No Rio Grande do Sul, são 680 pessoas trabalhando na empresa, incluindo toda a parte estratégica e de desenvolvimento. São os maiores salários, pessoas de criação e uma mini fábrica que faz alguns produtos especiais. São itens de posicionamento, como os que fazemos para vender em canais como Alexandre Herchcovitch.
Tu estás em Porto Alegre?
Sim. Eu fico mais aqui, onde temos o centro de tecnologia e desenvolvimento. Em São Paulo, tem o escritório com a parte mais comercial. Eu fico 2/3 aqui e 1/3 em São Paulo, é a minha vida desde que adquirimos a Azaleia em 2007.
Qual seria a tua dica para os pequenos empresários?
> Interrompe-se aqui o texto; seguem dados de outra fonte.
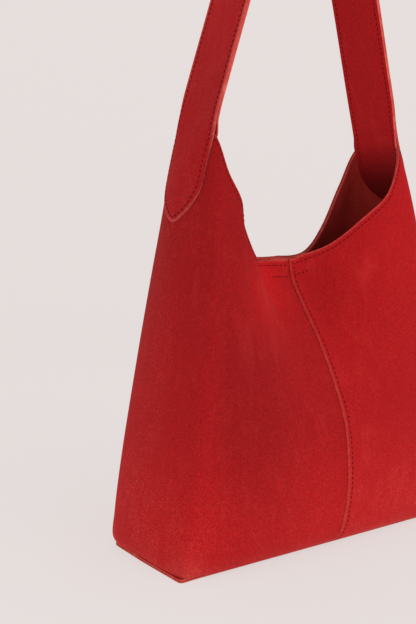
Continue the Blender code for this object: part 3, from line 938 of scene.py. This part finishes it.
def strap_face(tables, tip, round_length, lift, offset, edge=STRAP_EDGE):
    """The outer face of a strap layer from tongue to tongue, [across][along]."""
    loop = loop_path(offset)
    across = np.sin(np.linspace(-0.5, 0.5, 27) * math.pi) * edge
    tongue_edge = edge - TONGUE_INSET
    lines = []
    for y in across[::-1]:
        share = min(1, abs(y) / edge)
        rise = round_length * (1 - math.sqrt(max(0, 1 - share ** (4 / 3))))
        ends = []
        for side, sign in (("left", -1), ("right", 1)):
            heights = np.linspace(tip + rise, HORN_TOP - 0.2 * MM, TONGUE_ROWS)
            widen = smoothstep((heights - 285 * MM) / (27 * MM))
            narrow = y * (1 - (1 - tongue_edge / edge) * (1 - widen))
            x = horn_x(tables, side, narrow, heights) + sign * lift
            ends.append(np.stack([x, narrow, heights], axis=1))
        middle = np.stack([loop[:, 0], np.full(len(loop), y), loop[:, 1]], axis=1)
        above = middle[:, 2] - HORN_TOP
        step = (lift - offset / math.cos(STRAP_LEAN)) * (1 - smoothstep(above / (10 * MM)))
        for sign, end in ((-1, ends[0]), (1, ends[1])):
            own = middle[:, 0] * sign > 0
            top = end[-1, 0] - sign * lift
            below = horn_x(tables, SIDE_NAME[sign], [y], np.array([HORN_TOP - SLOPE_RUN]))[0]
            horn = top + (top - below) / SLOPE_RUN * above
            straight = sign * (STRAP_MIDDLE_AT_HORN - above * math.tan(STRAP_LEAN))
            drift = (horn - straight) * (1 - smoothstep(above / (36 * MM)))
            middle[:, 0] += np.where(own, drift + sign * step, 0)
        line = np.concatenate([ends[0], middle[1:-1], ends[1][::-1]])
        line[:, 0] += sway(line[:, 0], line[:, 2])
        lines.append(line)
    return np.array(lines)


def grid_normals(points):
    """Unit normals of an open grid."""
    around, up = np.gradient(points, axis=0), np.gradient(points, axis=1)
    return unit(np.cross(around, up))


def bend_with_strap(piece):
    """Bakes the piece's placing into its mesh."""
    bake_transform(piece)


def outline_row(face_args, inset):
    """(points, normals) of the closed stitch row this far inside a strap layer's outline."""
    tables, tip, round_length, lift, offset = face_args
    inside = strap_face(
        tables, tip + inset, round_length * 0.94, lift, offset, edge=STRAP_EDGE - inset
    )
    normal = grid_normals(inside)
    return [
        np.concatenate([v[0], v[1:, -1], v[-1, ::-1][1:], v[::-1, 0][1:]])
        for v in (inside, normal)
    ]


def make_strap():
    """The strap's two layers, the tape between them and their rows of stitches."""
    tables = {side: horn_table(side) for side in ("left", "right")}
    outer_args = (tables, OUTER_TIP, OUTER_ROUND, LAYER + SEWN_GAP, TAPE_HALF + LAYER)
    outer = strap_face(*outer_args)
    normal = grid_normals(outer)
    across_edge = np.minimum(
        np.linalg.norm(outer - outer[:1], axis=-1), np.linalg.norm(outer - outer[-1:], axis=-1)
    )
    tips = np.minimum(*(np.linalg.norm(outer - outer[:, [k]], axis=-1) for k in (0, -1)))
    to_edge = np.minimum(across_edge, tips)
    # the outer layer is drawn a little lighter towards the top of the loop
    rise = smoothstep((outer[..., 2] - 325 * MM) / (110 * MM))
    painted = {
        "wear": 0.9 * np.exp(-((to_edge / (1.4 * MM)) ** 2)), "nap_and_painted_light": 1 + 0.12 * rise,
        "rub": np.full(rise.shape, 0.28),
    }
    groove = -0.25 * MM * bump(to_edge, STRAP_STITCH_ROW, 0.9 * MM)
    outer = outer + normal * groove[..., None]
    full = 0.9 * MM + 0.58 * MM * (1 - smoothstep((to_edge - 3 * MM) / (2 * MM)))
    top = sheet("strap_outer_leather", outer, normal, full, [STRAP_RED, FLESH, EDGE_BROWN], painted)
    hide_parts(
        "strap_outer_layer", "left_outer_strap_end", "right_outer_strap_end",
        "left_strap_bend", "right_strap_bend",
    )
    bend_with_strap(top)

    under_args = (tables, INNER_TIP, INNER_ROUND, -(SUEDE + SEWN_GAP), 0)
    under = strap_face(*under_args)
    under_normal = grid_normals(under)
    # painted shade: the inner layer is drawn darker lower down its tongues, where the bag's mouth
    # shades it
    rise = smoothstep((under[..., 2] - 272 * MM) / (52 * MM))
    painted = {
        "wear": np.zeros(rise.shape), "nap_and_painted_light": 0.30 + 0.90 * rise, "rub": 0.1 * rise,
    }
    low = sheet(
        "strap_inner_leather", under, under_normal, INNER_LAYER, [FLESH, STRAP_RED, EDGE], painted
    )
    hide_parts("strap_inner_layer", "left_inner_strap_end", "right_inner_strap_end")
    bend_with_strap(low)

    middle = strap_face(
        tables, 300 * MM, 0, 0.0, 2 * TAPE_HALF - LAYER_GAP, edge=TAPE_SHARE * STRAP_EDGE
    )
    strip = middle[:, TONGUE_ROWS:-TONGUE_ROWS]
    tape = sheet(
        "strap_reinforcing_tape", strip, grid_normals(strip), TAPE_THICKNESS, [TAPE] * 3
    )
    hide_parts("strap_tape")
    bend_with_strap(tape)

    outside = stitches("strap_outer_stitches", [outline_row(outer_args, STRAP_STITCH_ROW)], THREAD)
    bend_with_strap(outside)
    points, normals = outline_row(under_args, STRAP_STITCH_ROW)
    line = (points - normals * INNER_LAYER)[::-1], -normals[::-1]
    inside = stitches("strap_inner_stitches", [line], THREAD)
    bend_with_strap(inside)


make_strap()


# ---------------------------------------------------------------- base

def rounded_outline(corners, radius, steps=7):
    """A closed outline through these corners, each rounded off by about the radius."""
    corners = np.array(corners)
    points = []
    for before, corner, after in zip(
        np.roll(corners, 1, axis=0), corners, np.roll(corners, -1, axis=0), strict=True
    ):
        start = corner + unit(before - corner) * radius
        end = corner + unit(after - corner) * radius
        for t in np.linspace(0, 1, steps):
            points.append((1 - t) ** 2 * start + 2 * t * (1 - t) * corner + t**2 * end)
    return np.array(points)


BASE_ROUNDING = 4 * MM
BASE_CHAMFER = 0.15 * MM
RING_SCALES = (0.02, 0.35, 0.7, 0.9)


def plate(name, corners, low, high, materials):
    """A flat layer with cut edges: its rings run out below, over the edge and back in."""
    edge = rounded_outline(corners, BASE_ROUNDING)
    rings = []
    for z, scales in ((low, RING_SCALES), (high, RING_SCALES[::-1])):
        cut = edge * (1 - BASE_CHAMFER / np.abs(edge[:, :1]).max())
        inner = [np.column_stack([edge * s, np.full(len(edge), z)]) for s in scales]
        border = [np.column_stack([cut, np.full(len(cut), z)])]
        lift = BASE_CHAMFER if z == low else -BASE_CHAMFER
        side = [np.column_stack([edge, np.full(len(edge), z + lift)])]
        rings += inner + border + side if z == low else side + border + inner
    points = np.concatenate(rings)
    count = len(edge)
    faces, slots = [], []
    edge_at = range(len(RING_SCALES), len(RING_SCALES) + 3)
    for ring in range(len(rings) - 1):
        a = np.arange(count) + ring * count
        b = a + count
        faces.append(np.stack([a, np.roll(a, -1), np.roll(b, -1), b], axis=1))
        slots += [1 if ring in edge_at else 0] * count
    faces = np.concatenate(faces)
    mesh = bpy.data.meshes.new(name)
    caps = [list(range(count))[::-1], list(range(len(points) - count, len(points)))]
    mesh.from_pydata(points.tolist(), [], faces.tolist() + caps)
    mesh.polygons.foreach_set("material_index", np.array(slots + [0, 0], np.int32))
    for material in materials:
        mesh.materials.append(material)
    mesh.shade_smooth()
    mesh.set_sharp_from_angle(angle=math.radians(35))
    piece = linked(name, mesh)
    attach(piece, "bag")
    return piece


BASE_CORNERS = np.array([
    (140.2, 42.5), (133.5, 49.4), (-133.5, 49.4), (-140.4, 42.5), (-142.0, 0), (-142.0, -50.6),
    (-128, -49.8), (0, -49.6), (133.5, -49.0), (140.2, -42.5),
]) * MM
lower = plate("base_suede", BASE_CORNERS, 0, 0.97 * MM, [BASE_RED, EDGE_BROWN])
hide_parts("base_panel")
upper = plate(
    "base_turned_layer", BASE_CORNERS * (0.997, 0.988), 1.02 * MM, 2.0 * MM, [BASE_RED, EDGE]
)

for node, material in (
    ("base_board", BOARD), ("front_magnet", STEEL), ("back_magnet", STEEL),
):
    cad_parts[node].data.materials[0] = material


# ---------------------------------------------------------------- stage, light, camera

def make_stage():
    """A pale floor, just below the bag, that curves up into a backdrop."""
    profile = [(-2.5, 0.0), (1.2, 0.0)]
    for angle in np.linspace(0, math.pi / 2, 16)[1:]:
        profile.append((1.2 + 0.8 * math.sin(angle), 0.8 * (1 - math.cos(angle))))
    profile.append((2.0, 4.0))
    points, faces = [], []
    for x in (-4.0, 4.0):
        points += [(x, y, z - FLOOR_DROP) for y, z in profile]
    count = len(profile)
    for i in range(count - 1):
        faces.append((i, i + count, i + count + 1, i + 1))
    mesh = bpy.data.meshes.new("studio_floor")
    mesh.from_pydata(points, [], faces)
    mesh.shade_smooth()
    floor = linked("studio_floor", mesh)
    floor.rotation_euler = (0, 0, CAMERA_TURN)
    material = bpy.data.materials.new("pale_paper")
    material.use_nodes = True
    shader = material.node_tree.nodes["Principled BSDF"]
    shader.inputs["Base Color"].default_value = (*(0.25 * c for c in PAPER), 1)
    shader.inputs["Roughness"].default_value = 1.0
    shader.inputs["Specular IOR Level"].default_value = 0.0
    shader.inputs["Emission Color"].default_value = (*PAPER, 1)
    shader.inputs["Emission Strength"].default_value = PAPER_GLOW
    mesh.materials.append(material)


def add_light(name, location, target, size, power):
    """A soft rectangular lamp that looks at the target."""
    light = bpy.data.lights.new(name, "AREA")
    light.shape = "RECTANGLE"
    light.size, light.size_y = size
    light.energy = power
    lamp = linked(name, light)
    lamp.location = location
    aim = np.array(target) - np.array(location)
    lamp.rotation_euler = (
        math.acos(-aim[2] / np.linalg.norm(aim)), 0, math.atan2(aim[1], aim[0]) - math.pi / 2
    )


FLOOR_DROP = 0.0004
CAMERA_TURN = math.radians(-35.5)
PAPER = (0.791, 0.738, 0.723)
PAPER_GLOW = 0.80
make_stage()
add_light("front_softbox", (0.5, -1.8, 0.5), (0, 0, 0.2), (1.3, 1.3), 15)
add_light("left_softbox", (-1.7, -0.3, 1.0), (0, 0, 0.2), (1.4, 1.4), 8)

world = bpy.data.worlds.new("studio_air")
world.use_nodes = True
world.node_tree.nodes["Background"].inputs["Color"].default_value = (1.0, 0.985, 0.975, 1)
world.node_tree.nodes["Background"].inputs["Strength"].default_value = 0.62
bpy.context.scene.world = world
bpy.context.scene.view_settings.view_transform = "Standard"

camera_data = bpy.data.cameras.new("camera")
camera_data.lens = 53.08
camera_data.sensor_width = 36
camera_data.clip_start, camera_data.clip_end = 0.05, 20
camera = linked("camera", camera_data)
camera.location = (-0.4828, -0.5615, 0.254)
camera.rotation_euler = (math.radians(84), 0, CAMERA_TURN)
bpy.context.scene.camera = camera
Com toda segurança, tentem vender e reabrir os negócios, mesmo que trabalhando com menos pessoas em um momento. Usem as medidas provisórias. Peçam para seus fornecedores ajudarem, porque, em alguma parte da cadeia, vai existir um crédito. Acho que o governo, de uma certa maneira, tem tentado e conseguido ajudar um pouco. E ter confiança. Infelizmente, o ano vinha começando muito bom e veio a pandemia. Mas eu acredito que todas as crises passam e nós vamos, ainda neste ano, retomar bem as atividades. Otimista para 2021, esperançoso para 2020. E nós vamos estar muito bem. O Brasil é um país riquíssimo que não está rico. Então, acho que temos muita oportunidade pela frente.